Yes, that was what he must do. Just as soon as he got back from Mumbai.
CHAPTER EIGHT
HER head on one side, Keira carefully studied the newly painted walls of the show house. She had chosen the paint from over a dozen different samples, all of which had been applied in square patches to the wall so that she could assess the effect on the room’s light and size.
‘Yes,’ she told the waiting painter with a pleased smile. ‘That’s perfect.’
Someone else might not consider it worthwhile on such a tight schedule to spend time finding exactly the right shade of off-white, but to Keira such niceties were an essential part of the way she worked. The right paint would provide the foundations of her scheme, and thus in her opinion was vitally important. Combining both Jay’s wishes and Alex’s advice, she had sourced her paint locally, and the supplier had been marvellously patient about fine-tuning the pigment to get the shade she wanted.
The painter was smiling broadly himself now, a huge watermelon grin stretching across his face as he promised her that he would have the paint mixed and delivered to her ready for the decorators to start work in the morning.
It was a month since the evening she had fled—not just from Jay, but more tellingly from her own response to him—to spend virtually the whole night curled up on her bed, agonising over what she should do.
The discovery in the morning that Jay had returned to Mumbai had given her a breathing space that had enabled her to think logically and practically about her situation and her options. She had reasoned that financially she could not afford to break her contract, whilst emotionally and sexually she could not afford to mirror her mother’s folly in falling in love with the wrong man and going to bed with him.
Jay inhabited a world in which the super-rich called nowhere home. It was unlikely that their paths would ever cross again once she had finished her work here. Reasonably, therefore, all she had to do was keep her distance from him until life put an even greater distance between them. Once it had she could ache all she wanted for him, in the secure knowledge that all she could do was ache. Better to burn with unappeased longing than to be destroyed be the acid corrosion of shame and self-disgust.
And anyway, now she was alert to her own danger she had herself properly under control, Keira assured herself firmly.
Really? So why, then, was her stomach now twisting itself in knots just because she could see Jay walking towards her?

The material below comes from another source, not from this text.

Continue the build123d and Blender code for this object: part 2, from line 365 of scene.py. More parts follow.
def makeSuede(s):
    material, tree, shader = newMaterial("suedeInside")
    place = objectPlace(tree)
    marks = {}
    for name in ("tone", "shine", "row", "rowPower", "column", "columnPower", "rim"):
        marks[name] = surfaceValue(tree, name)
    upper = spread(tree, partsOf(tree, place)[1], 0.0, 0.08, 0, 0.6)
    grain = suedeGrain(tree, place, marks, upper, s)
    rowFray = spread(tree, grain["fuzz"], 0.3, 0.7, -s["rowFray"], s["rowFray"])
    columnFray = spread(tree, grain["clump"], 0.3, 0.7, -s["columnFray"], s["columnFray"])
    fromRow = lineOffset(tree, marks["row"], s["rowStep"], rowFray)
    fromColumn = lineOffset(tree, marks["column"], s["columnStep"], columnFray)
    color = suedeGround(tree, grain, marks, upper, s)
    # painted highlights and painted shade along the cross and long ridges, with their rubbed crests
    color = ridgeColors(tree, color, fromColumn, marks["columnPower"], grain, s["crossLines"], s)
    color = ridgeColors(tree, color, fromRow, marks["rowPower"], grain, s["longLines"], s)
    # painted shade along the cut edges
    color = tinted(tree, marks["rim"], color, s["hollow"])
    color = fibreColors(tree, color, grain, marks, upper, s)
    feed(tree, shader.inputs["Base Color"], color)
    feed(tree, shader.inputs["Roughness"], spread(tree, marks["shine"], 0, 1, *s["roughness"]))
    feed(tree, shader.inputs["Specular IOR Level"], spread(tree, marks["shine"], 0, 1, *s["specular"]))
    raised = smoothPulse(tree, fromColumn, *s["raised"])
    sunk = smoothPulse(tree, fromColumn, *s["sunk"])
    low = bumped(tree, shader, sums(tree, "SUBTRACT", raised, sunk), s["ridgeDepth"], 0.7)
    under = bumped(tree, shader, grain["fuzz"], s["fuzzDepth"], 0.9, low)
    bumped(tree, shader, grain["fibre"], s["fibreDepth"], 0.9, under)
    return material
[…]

He was here, and her world had tilted on its axis. But she could act naturally and keep things on a professional footing, Keira decided, and she told him briskly, ‘Jamil has been very patient with me, and we’ve finally got the right paint colour. The decorators should be able to start work tomorrow, and by the time they’ve finished the furniture and soft furnishings should be starting to arrive.’
Jay nodded his head.
‘You haven’t given me a decision yet on the toile fabric I discussed with you,’ Keira reminded him. ‘So if you’ve got time…’

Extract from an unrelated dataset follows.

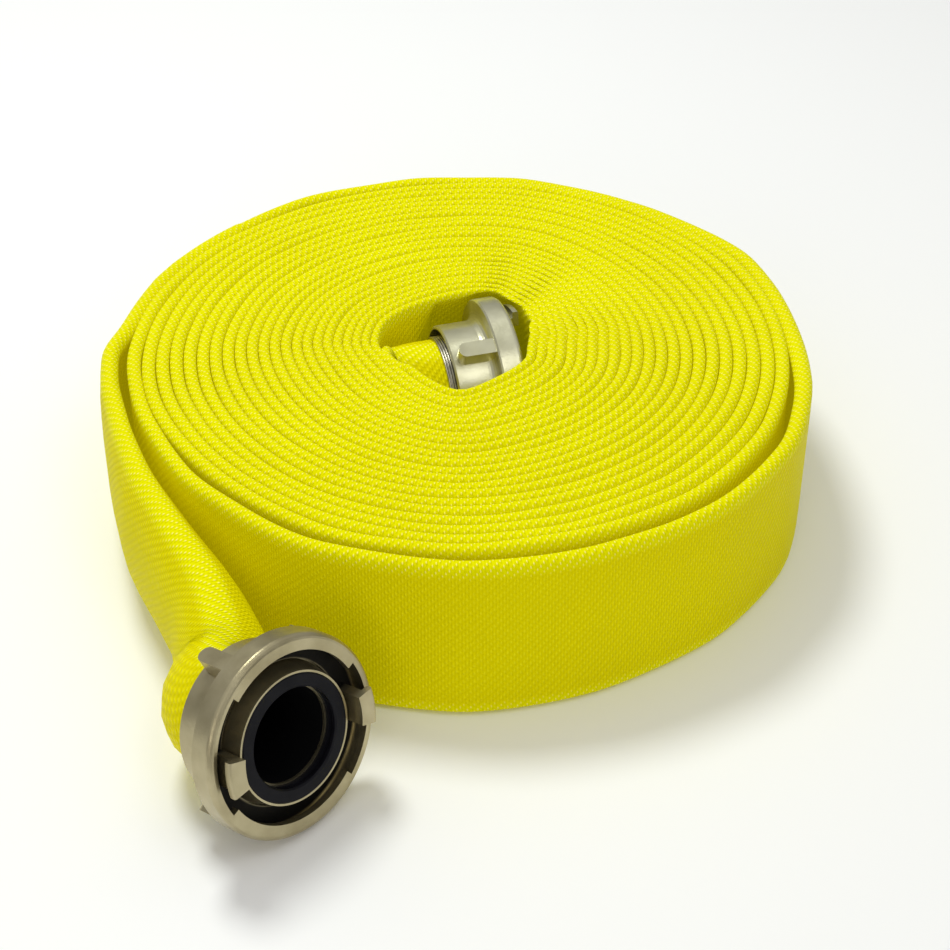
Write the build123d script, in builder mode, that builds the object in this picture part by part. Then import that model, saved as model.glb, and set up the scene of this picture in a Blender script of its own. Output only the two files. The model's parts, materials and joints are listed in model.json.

‘You mean your fellow countryman’s designs?’ Jay stopped her.
‘Yes,’ Keira agreed, telling him enthusiastically, ‘I thought his contemporary designs were fun and quirky and would appeal to buyers—especially if we move away from the traditional French colours into something more dramatic and modern. Black on hot pink or bright yellow would make a real statement if we used it on cushions, for instance.’
‘And of course if I agree to buy your countryman’s designs then naturally he’s going to want to show his gratitude—probably in a private suite at that hotel he was discussing with you.’ The sardonic tone of Jay’s voice coupled with the innuendo of his words made Keira’s heart plummet downwards.
‘That is grossly unfair and insulting,’ she told him furiously. ‘There is only one reason I would ever recommend anyone to a client, and that is because, in my professional opinion, they or their product are right for the job. That is the way I do business. You, of course, may have other methods.’